Now that Texas and Oklahoma have notified the Big12 of their plans to not renew media rights, I believe the 16 team SEC is the new future. I have a number of thoughts, a few that I haven't seen posted yet.
- Be on the look out for a new "EASports" SEC where both players and institutions enter into a rights agreement with game developers. Marquee players will get PAID more than than reserve players. The SEC will have a built in recruiting benefit because of licensing agreements for video games. Forget the NCAA, it's going to be the SEC that will separate schools. I think Texas and OK are looking BIG picture as the NCAA dies its slow (or maybe not so slow) death.
- The SEC and other conferences will respond to the SCOTUS's critique of the NCAA by becoming the defacto branding, marketing, and licensing entity. SCOTUS' decision was naive and stupid (IMO) because it rules against the NCAA as illegally restricting competition as a monopoly. When in fact, the disbanding of the NCAA will basically make way for a super monopoly by the SEC (yay us?!) and maybe the Big10 and ACC. Basically, by citing the need for competition SCOTUS has removed the last barrier to collegiate athletic monopoly. This will have a horrible impact (long term) on non-revenue and women's sports.

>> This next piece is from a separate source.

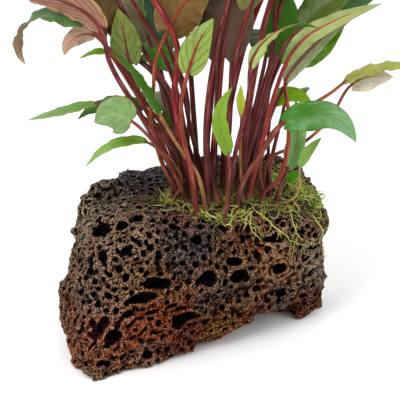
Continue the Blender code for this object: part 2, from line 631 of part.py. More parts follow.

- The combination of NIL and transfer rules is NOT good. The SEC will need to go back and revise the intraconference transfer rules. No player should be able to transfer within conference and play immediately. Especially, when they may have NIL contracts informing or shaping their interests. Vandy's former 3* WR should not be able to transfer to Bama, play immediately AND potentially make $$$ via boosters.
- I see a potential problem with Grad Assistants, academic counselors, chefs, & tutors and etc making 20-30k while college athletes possibly dwarfing their incomes. Something is going to have to shift to improve life of ancillary staff.
- Be careful what you wish for. I read somewhere, I wish I could find it, that 1600 student athletes entered transfer oortal. I'm not sure if this is this year or over the past 2-3 years. Over 1100 never found new homes and basically have up their scholarships. That's a lot of people losing access to free education. Something has to be done about this. Additionally, the portal is hurting scholarship access to high school students as coaches are reserving spots for transfers. This, again, undermines the collegiate and academic aspect. I think the SEC (and former NCAA) need to cap the number of transfer students that a team can bring in in a given year. A cap, a ratio, or a deterrent where you still lose scholarship spot for 1 or a half year after departure (eg: student transfers in with 2 years elgibility, it reduces scholarship count for 1 or .5 for an additional year)
- I posted this elsewhere among ceased comments. I'm curious what folks thoughts are: The conference schedules 8 regular season conference schedule with a TBD 9th game in last week of regular season. The 8 games consist of 3 games within the pod and 5 games outside of pod. The last week of the season the consist of 1v1, 2v2, 3v3, 4v4 matchups between pods. The winners of the 1v1 game play in Atlanta for the SEC Championship. There are multiple ways the pods can be matched up: a) permanent AvB and CvD; b) predetermined but rotating cycle yearly. Some Y1: AvB, CvD, Year 2, AvC, BvD, Year 3, AvD, CvB; c) based on #1 team's CFP ranking or overall conference seeding; d) overall conference record of entire pod. This approach could build on excitement experienced this year when team's weren't predetermined and you can get some intra-pod competition with more relevant games as team's vie for CFP inclusion, regardless I'd expansion goes to 8 or 12. Plus, the SEC will again be able to claim enhanced schedule and better competition.